The entire time I knew Brad he had a smile on his face, a twinkle in his eye, and something to say that was both wise and funny.
As a teacher, your life is full of all kinds of people—big people, little people, smart people, not-so-smart people, happy and sad people, mean and ugly people, delightful and loving people, and, if you’re lucky, at least one person who changes the way you think about the world and all its possibilities. For me, that individual was little person-big guy Brad Clark.
Seventeen years ago, I had Brad in my eighth-grade language arts class and in his own fun and clever style he managed to not only teach me in a big way about all that is possible, but taught me how small and insignificant my problems were as I watched him overcome adversity in the face of unbelievable odds.
Brad’s mom Jenny once shared with me that when she was pregnant with her son, the prognosis for her unborn baby was dismal, but once he was born, she and her husband resolved to do everything possible to make sure this baby of theirs lived as full a life as possible for however long he lived on this earth.
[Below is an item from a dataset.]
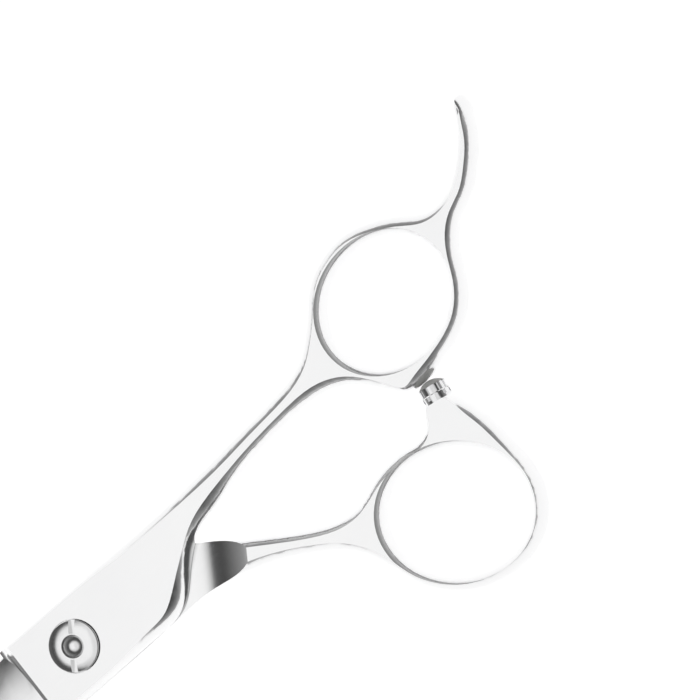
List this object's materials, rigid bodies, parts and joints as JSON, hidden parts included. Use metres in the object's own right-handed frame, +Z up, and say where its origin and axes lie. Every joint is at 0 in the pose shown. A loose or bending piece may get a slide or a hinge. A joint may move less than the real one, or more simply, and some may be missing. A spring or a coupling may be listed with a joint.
{
  "type": "hair cutting shears",
  "caption": "Offset hair cutting shears: two polished steel halves on a ring-nut pivot, oval finger and thumb rings, curved finger rest and a screwed rubber bumper.",
  "frame": {"origin": "on the pivot axis, in the underside plane that the closed shears lie on", "axes": "+X from the pivot to the handles, +Y to the finger side, +Z up through the slotted pivot nut"},
  "size_m": [0.1781, 0.0634, 0.0074],
  "materials": {
    "polished_steel": "bright polished, very fine satin grain on the flats",
    "pivot_steel": "turned and polished",
    "nylon": "natural",
    "bronze": "satin",
    "plated_metal": "bright plated, knurled",
    "bumper_rubber": "translucent pale grey silicone, satin"
  },
  "bodies": {
    "thumb_side": {"thumb_half": "polished_steel", "pivot_bolt": "pivot_steel", "ride_washer": "nylon", "bumper_stud": "plated_metal", "bumper_lock_ring": "plated_metal"},
    "finger_side": {"finger_half": "polished_steel", "bearing_bush": "bronze", "thrust_washer": "nylon"},
    "nut": {"pivot_nut": "pivot_steel", "spring_washer": "pivot_steel"},
    "collar": {"bumper_collar": "plated_metal", "bumper_pad": "bumper_rubber"}
  },
  "joints": [
    {"name": "pivot", "type": "hinge", "parent": "thumb_side", "child": "finger_side", "pos_m": [0, 0, 0.003], "axis": [0, 0, 1], "range_deg": [0, 100]},
    {"name": "tension_adjust", "type": "hinge", "parent": "thumb_side", "child": "nut", "pos_m": [0, 0, 0.006], "axis": [0, 0, 1], "range_deg": [-45, 45]},
    {"name": "bumper_turn", "type": "hinge", "parent": "thumb_side", "child": "collar", "pos_m": [0.07277, -0.0083, 0.003], "axis": [0.1633, 0.9866, 0], "range_deg": [-180, 0]}
  ]
}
Being Brad, he didn’t disappoint.
He was definitely born to the right parents.
Thirteen years later, I was privileged to have Brad as a student, and I quickly learned that he had more to teach me about the possibilities of living with a disability than I had to teach him about diagramming sentences or looking for context clues. Jenny worked alongside me in another class of eighth-graders as a special education assistant (helping students with cognitive exceptionalities) so we became good friends. Through her, I learned about the struggles Brad encountered during the early years of his life.
All of this made me wonder why the little person in the black scooter who motored himself into my room every morning during fifth period always had a big, goofy smile on his face, was always joking with one of his classmates, and had a wickedly hilarious sense of humor. How could someone who had suffered through more surgeries than I can count and someone who was unable to run, jump, and horse around like the other kids be so happy all the time?
In the spring of that same year, Brad had another major surgery that forced him to travel out of state because there was only one doctor on the planet who could perform that particular procedure. Afterward, back home and encased in a neck to ankle body cast, Brad was confined to a hospital bed. It was then that I had the opportunity, along with my husband, to provide homebound instruction that would get him through the remaining months of his eighth grade year. We called it “tag-team tutoring”—we took turns coaching Brad through language arts and social studies; science and algebra.
Those sessions were hard for us, not because Brad was a difficult student who was recovering from a miserable, painful and confining surgery—it was difficult because Brad kept us in stitches most of the time. Really, how could we possibly resist his charms? He was the precocious kid who had the ability to get the teacher to wander off topic but made it so much fun that getting back on topic seemed a bit draconian given the circumstances. After all, we both realized that he was smart enough to master the academics, so why not allow him to bring a bit of levity to our sessions?
That’s right: Brad was the one driving the bus to fun-town.
The entire time I knew Brad he had a smile on his face, something clever yet funny to say, and a twinkle in his eye that always led me to believe he knew much more about everything than an eighth-grader had a right to know.
My heart was broken yesterday to learn that my Brad, now a grown man, had passed from this life to the next. My broken heart is for his parents, Jenny and Ron, who dedicated their lives to making Brad’s as full and complete as possible without allowing him to wallow in self-pity, even though his circumstances were often heartbreaking to witness. Their expectations along with their hopes and dreams for Brad, both academically and socially, were just the same as any parents would be with a fully able young man, and I often marveled at their ability to set such high standards. At the same time I was overwhelmed that Brad often surpassed his parents’ expectations. He certainly surpassed mine.
Brad, I close my eyes today and imagine you standing straight and tall, in a body unfettered by pain and able to reach new heights. I see you doing all the things young boys do in their youth, in their adolescence, and in their adulthood without every movement bringing you pain and agony and the frustration of always having to be three times the man you were here on Earth just to live a full life.
You’re home now, Brad. Relax. Stretch out that amazingly strong body of yours and rest in the knowledge that your remarkable and wonderful spirit has made such a lasting and positive impact on everyone who was blessed to have known you.